Этот свет и поныне светит, что бы там ни творилось в видимости. Его влияние мощно сказалось в русском искусстве: в живописи, – икона! – в музыке, зодчестве – храмы нашего Севера! – и, особенно, в русской «большой» литературе.

Наша литература – тоже «запечатленная»: она исключительно глубока, «строга», как, быть может, ни одна из литератур в мире, и целомудренна. Она как бы спаивает-вяжет Землю с Небом. В ней почти всегда – «вопросы», стремленья «раскрыть тайну», попытки найти разгадку мировых загадок, поставленных человечеству Неведомым: о Боге, о Бытии, о смысле жизни, о правде и кривде, о Зле-Грехе, о том, что будет там… и есть ли это – там?.. Искусство каждого народа – по его емкости духовной. Национальная литература всегда черпает из души народа. Большая литература каждого народа – его литература, духом его рожденная.
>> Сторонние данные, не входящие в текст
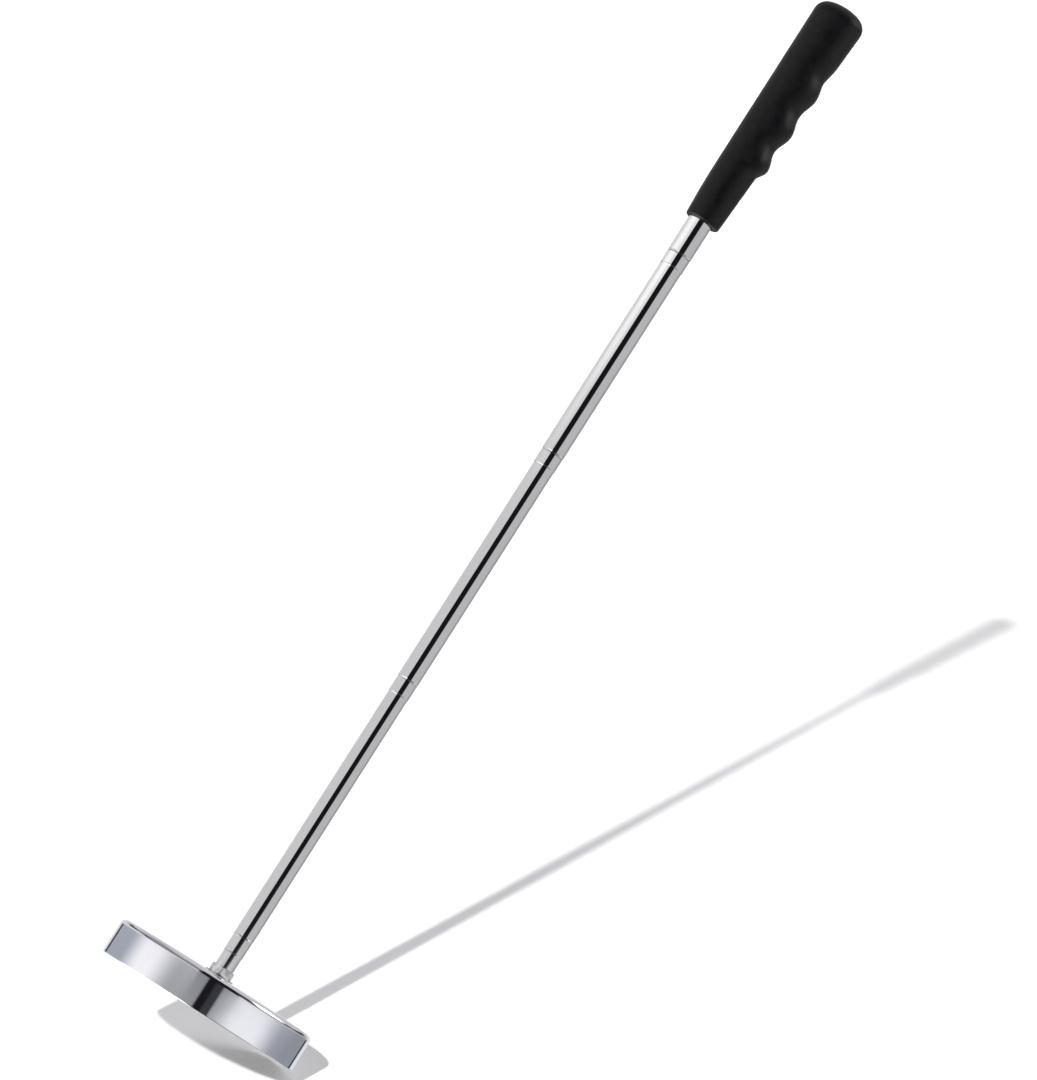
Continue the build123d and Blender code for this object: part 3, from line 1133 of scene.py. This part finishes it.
@dataclass
class Studio:
    """Pale sloping floor, a room of white and grey cards, and one soft key light.

    The floor slopes in degrees from the picture's own level, and the key light's travel is given
    along the picture's right, up and towards-the-camera directions.
    """

    view: Viewpoint
    slope: float = 16.0
    floor_size: float = 14.0
    floor_gap: float = 0.0004
    floor_shade: float = 0.80
    floor_roughness: float = 0.9
    key_travel: tuple[float, float, float] = (0.205, -0.414, -0.887)
    key_strength: float = 4.2
    key_spread: float = 1.7
    # Painted light on the floor: its emitted glow near the object, its stronger glow further out, and
    # the distances between, which fade its shadows with distance.
    near_painted_glow: float = 0.17
    far_painted_glow: float = 0.30
    painted_glow_reach: tuple[float, float] = (0.25, 0.85)

    def floor_normal(self) -> Vector:
        """Which way the floor faces: up in the picture, leaning towards the camera."""
        _, up, back = self.view.axes()
        lean = math.radians(self.slope)
        return up * math.cos(lean) + back * math.sin(lean)

    def floor_material(self) -> bpy.types.Material:
        """Pale floor that shows only from above, with painted light: an emitted glow that gets a little
        stronger further out, so shadows on it fade with distance.
        """
        made = bpy.data.materials.new("pale_floor")
        made.use_nodes = True
        sheet = NodeSheet(made.node_tree)
        nodes = made.node_tree.nodes
        shader = nodes["Principled BSDF"]
        shade = rgba((self.floor_shade,) * 3)
        sheet.feed(shader, Base_Color=shade, Roughness=self.floor_roughness, Specular_IOR_Level=0.0)
        # Painted light: emission that rises with distance from the object's origin, lifting the floor
        # and its shadows further out.
        away = sheet.add("VectorMath", operation="LENGTH")
        sheet.feed(away, i0=sheet.add("TexCoord").outputs["Object"])
        share = sheet.ramp(away.outputs["Value"], *self.painted_glow_reach)
        glow = sheet.mix(share, rgba((self.near_painted_glow,) * 3), rgba((self.far_painted_glow,) * 3))
        sheet.feed(shader, Emission_Color=glow, Emission_Strength=1.0)
        clear = sheet.add("BsdfTransparent")
        switch = sheet.add("MixShader")
        behind = sheet.add("NewGeometry").outputs["Backfacing"]
        sheet.join(behind, switch.inputs[0])
        sheet.join(shader.outputs[0], switch.inputs[1])
        sheet.join(clear.outputs[0], switch.inputs[2])
        sheet.join(switch.outputs[0], nodes["Material Output"].inputs["Surface"])
        return made

    def floor(self) -> None:
        """The floor, which just touches the cup's lowest rim point."""
        normal = self.floor_normal()
        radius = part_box("magnet_cup")[1].x
        drop = radius * math.hypot(normal.x, normal.y) + self.floor_gap
        half = self.floor_size / 2
        shape = bmesh.new()
        corners = [(-half, -half, 0), (half, -half, 0), (half, half, 0), (-half, half, 0)]
        shape.faces.new([shape.verts.new(corner) for corner in corners])
        piece = finish_mesh("studio_floor", shape)
        turn = Vector((0, 0, 1)).rotation_difference(normal).to_matrix().to_4x4()
        piece.matrix_world = Matrix.Translation(normal * -drop) @ turn
        piece.data.materials.append(self.floor_material())
        piece.visible_glossy = False
        piece.visible_diffuse = False

    def key_light(self) -> None:
        """A soft sun from beside the camera, which lays the rod's pale shadow on the floor."""
        right, up, back = self.view.axes()
        travel = right * self.key_travel[0] + up * self.key_travel[1] + back * self.key_travel[2]
        data = bpy.data.lights.new("key_light", "SUN")
        data.energy = self.key_strength
        data.angle = math.radians(self.key_spread)
        light = bpy.data.objects.new("key_light", data)
        light.rotation_mode = "QUATERNION"
        light.rotation_quaternion = travel.to_track_quat("-Z", "Y")
        light.visible_glossy = False
        bpy.context.scene.collection.objects.link(light)

    def room(self) -> None:
        """White and grey cards all round, with a narrow dark gap on the camera's side."""
        world = bpy.data.worlds.new("studio_room")
        world.use_nodes = True
        bpy.context.scene.world = world
        sheet = NodeSheet(world.node_tree)
        nodes = world.node_tree.nodes
        sky = nodes["Background"]
        ray = sheet.add("SeparateXYZ")
        sheet.feed(ray, Vector=sheet.add("TexCoord").outputs["Generated"])
        side = sheet.math("ARCTAN2", ray.outputs["X"], sheet.math("MULTIPLY", ray.outputs["Y"], -1.0))
        turn = sheet.math("MULTIPLY", side, math.degrees(1.0))
        rise = sheet.math("MULTIPLY", sheet.math("ARCSINE", ray.outputs["Z"]), math.degrees(1.0))
        shade = self.cards(sheet, turn, TIERS[0].cards)
        for tier in TIERS[1:]:
            edge = sheet.ramp(rise, tier.start - tier.softness / 2, tier.start + tier.softness / 2)
            shade = sheet.mix(edge, shade, self.cards(sheet, turn, tier.cards))
        sheet.feed(sky, Color=shade, Strength=1.0)
        plain = sheet.add("Background")
        sheet.feed(plain, Color=rgba((1.0, 1.0, 1.0)), Strength=1.0)
        switch = sheet.add("MixShader")
        sheet.join(sheet.add("LightPath").outputs["Is Camera Ray"], switch.inputs[0])
        sheet.join(sky.outputs[0], switch.inputs[1])
        sheet.join(plain.outputs[0], switch.inputs[2])
        sheet.join(switch.outputs[0], nodes["World Output"].inputs["Surface"])

    def cards(
        self, sheet: NodeSheet, turn: bpy.types.NodeSocket, cards: Sequence[Card]
    ) -> bpy.types.NodeSocket:
        """Bands of grey by angle round the rod, each meeting the next over a soft edge."""
        shade: object = rgba(cards[0].shade)
        for card in cards[1:]:
            edge = sheet.ramp(turn, card.start - card.softness / 2, card.start + card.softness / 2)
            shade = sheet.mix(edge, shade, rgba(card.shade))
        return shade

    def build(self) -> None:
        """Makes the floor, the light and the room."""
        self.floor()
        self.key_light()
        self.room()
        bpy.context.scene.view_settings.view_transform = "Standard"
        LOG.info("studio ready")


def main() -> None:
    """Builds the object, its finishes and the studio."""
    logging.basicConfig(level=logging.INFO, format="%(message)s")
    shelf = FinishShelf()
    view = Viewpoint()
    view.build()
    MagnetHead(shelf).build()
    TelescopicRod(shelf).build()
    FingerGrip(shelf).build()
    Studio(view).build()


if __name__ == "__main__":
    main()
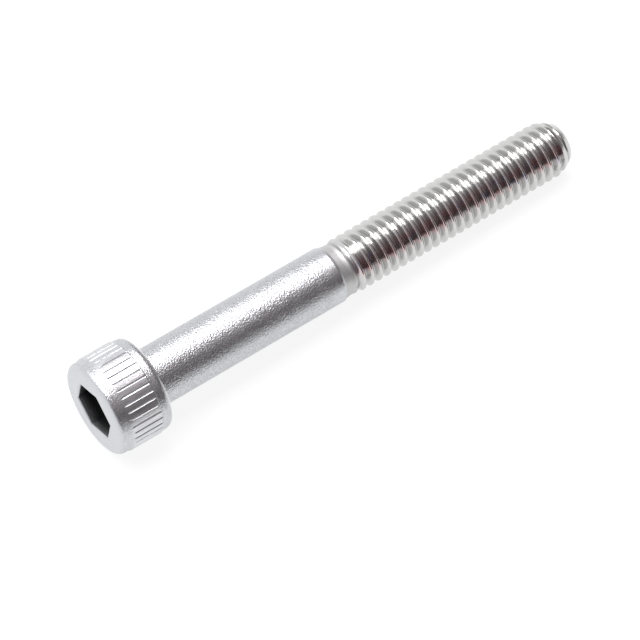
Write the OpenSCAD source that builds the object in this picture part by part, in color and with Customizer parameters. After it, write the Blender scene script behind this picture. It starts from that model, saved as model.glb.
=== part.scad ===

Веками лепила Церковь народную душу русскую: недаром Достоевский назвал русский народ «народом-богоносцем»; недаром Тютчев пропел «Эти бедные селенья…». Церковь внушала, как драгоценна личность всякого человека, – задолго до мировых мыслителей, – как бесценна каждая человеческая душа, вне племени и веры, – сей образ Божий. Церковь показывала народу высокое совершенство Святых его. Церковь подняла на высоту русскую женщину, признала за ней свободу и укоренила в жизни. На всей культуре нашей лежит печать целомудренной женственности и милосердия. Питание Вечным Словом слагало характер народа, его правду. Отсюда – наше «правдоискательство», воплощенное ярко в литературе нашей. Отсюда и «нищета духом», небрежение «вещами мира сего», алкание жития праведного, искание Града Божия на земле.